## Exercise details
Return the whole listing exactly as it stands.

## Dataset extract
□ □ □ □ □ □ □
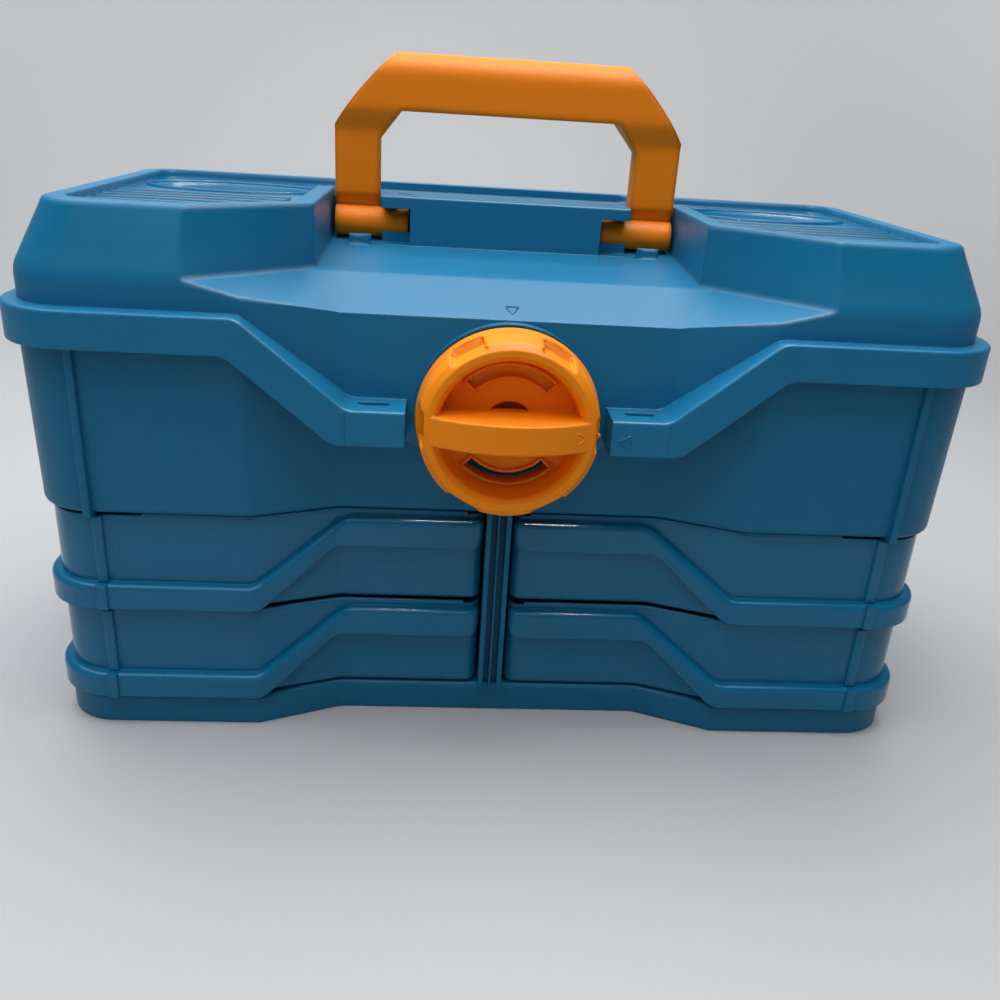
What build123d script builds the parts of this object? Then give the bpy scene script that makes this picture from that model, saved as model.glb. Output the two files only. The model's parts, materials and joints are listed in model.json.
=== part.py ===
from build123d import *
import os
from math import asin, cos, sin

# Tackle box with a hinged lid, a round turn latch and four trays that swing out.
# Millimetres. The origin is the middle of the bottom face, +Z is up and the front looks to -Y.
# A size called "..._in" is measured back from the front face of the lid's flange.

# Overall
width = 460.0
depth = 210.0
wall = 2.2
seat_gap = 0.3
run_fit = 0.06

# Front recess shared by every layer: x where it starts and where it is fully set back
recess_out_x = 121.0
recess_in_x = 80.0
bend_radius = 9.0

# Corner axis, shared by the bin, the trays and their pivots
axis_side_in = 34.0
axis_front_in = 36.5

# Base plinth and the fixed housing above it
plinth_height = 16.6
plinth_side_in = 7.5
plinth_recess = 16.5
plinth_back_in = 8.0
plinth_round = 2.5
rib_wall = 1.8
rib_across = 60.0
housing_start = 26.0
web_wall = 2.4
web_front_in = 36.0
rail_width = 2.4

# Centre post, a channel open to the front
post_half = 6.3
post_front_in = 22.0
post_depth = 10.0
post_fin = 2.6
post_back = 2.0
post_rib = 1.2
post_tenon = 3.0

# Trays
tray_height = 48.6
tray_pitch = 51.2
tray_lift = 0.8
tray_radius = 24.5
tray_recess = 14.5
tray_inner_x = 7.6
tray_inner_round = 6.0
tray_wrap = 22.0
tray_step = 4.5
tray_back_in = 190.0
tray_wall = 1.8
tray_rear_round = 8.0
tray_bottom_round = 3.0
tray_rib_x = 193.0
tray_rib_width = 5.2
tray_rib_proud = 1.5
lip_high = 46.5
lip_reach = 5.0
lip_wall = 2.0
lip_nose = 2.8
lip_face_high = 15.1
lip_face_low = 13.0
lip_top_bend_x = 76.0
lip_top_foot_x = 120.0
lip_under_bend_x = 81.8
lip_under_foot_x = 117.8
lip_bend_radius = 12.0
lip_end_round = 7.0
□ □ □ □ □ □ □
## Response to the exercise
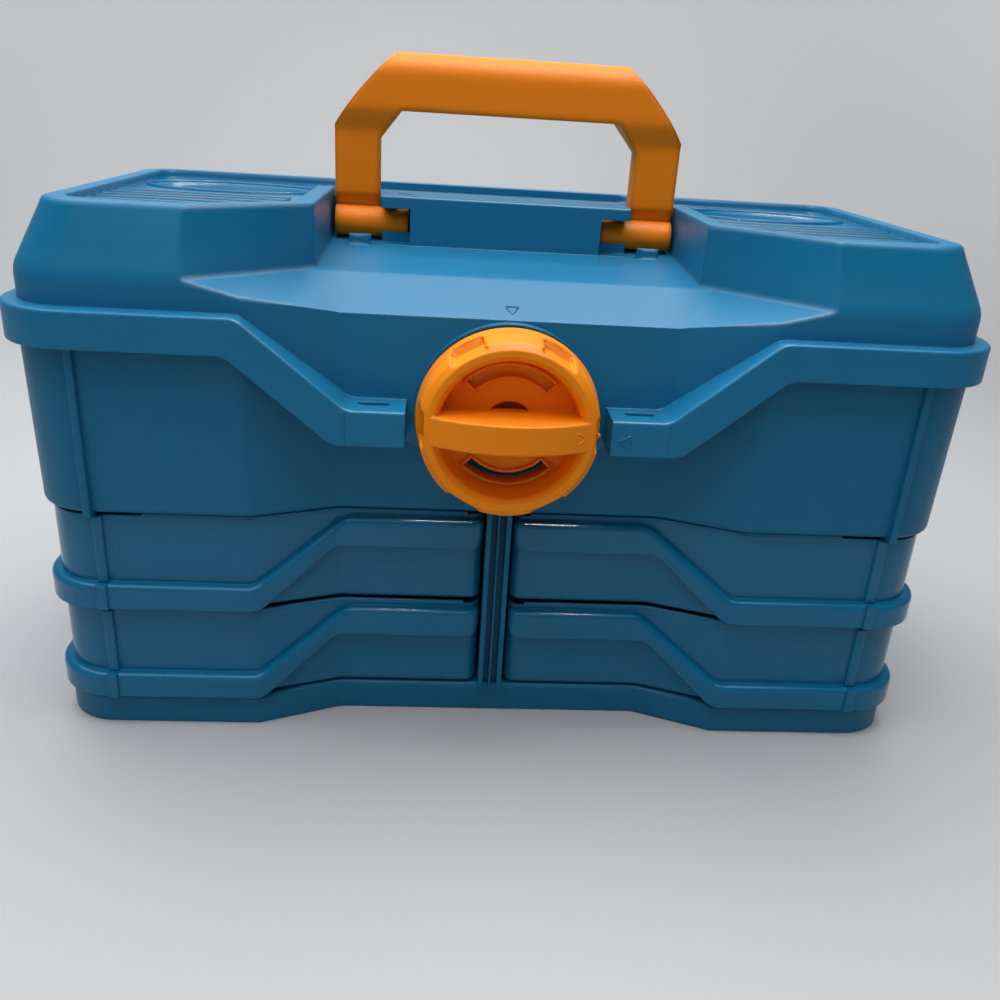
What build123d script builds the parts of this object? Then give the bpy scene script that makes this picture from that model, saved as model.glb. Output the two files only. The model's parts, materials and joints are listed in model.json.
=== part.py ===
from build123d import *
import os
from math import asin, cos, sin

# Tackle box with a hinged lid, a round turn latch and four trays that swing out.
# Millimetres. The origin is the middle of the bottom face, +Z is up and the front looks to -Y.
# A size called "..._in" is measured back from the front face of the lid's flange.

# Overall
width = 460.0
depth = 210.0
wall = 2.2
seat_gap = 0.3
run_fit = 0.06

# Front recess shared by every layer: x where it starts and where it is fully set back
recess_out_x = 121.0
recess_in_x = 80.0
bend_radius = 9.0

# Corner axis, shared by the bin, the trays and their pivots
axis_side_in = 34.0
axis_front_in = 36.5

# Base plinth and the fixed housing above it
plinth_height = 16.6
plinth_side_in = 7.5
plinth_recess = 16.5
plinth_back_in = 8.0
plinth_round = 2.5
rib_wall = 1.8
rib_across = 60.0
housing_start = 26.0
web_wall = 2.4
web_front_in = 36.0
rail_width = 2.4

# Centre post, a channel open to the front
post_half = 6.3
post_front_in = 22.0
post_depth = 10.0
post_fin = 2.6
post_back = 2.0
post_rib = 1.2
post_tenon = 3.0

# Trays
tray_height = 48.6
tray_pitch = 51.2
tray_lift = 0.8
tray_radius = 24.5
tray_recess = 14.5
tray_inner_x = 7.6
tray_inner_round = 6.0
tray_wrap = 22.0
tray_step = 4.5
tray_back_in = 190.0
tray_wall = 1.8
tray_rear_round = 8.0
tray_bottom_round = 3.0
tray_rib_x = 193.0
tray_rib_width = 5.2
tray_rib_proud = 1.5
lip_high = 46.5
lip_reach = 5.0
lip_wall = 2.0
lip_nose = 2.8
lip_face_high = 15.1
lip_face_low = 13.0
lip_top_bend_x = 76.0
lip_top_foot_x = 120.0
lip_under_bend_x = 81.8
lip_under_foot_x = 117.8
lip_bend_radius = 12.0
lip_end_round = 7.0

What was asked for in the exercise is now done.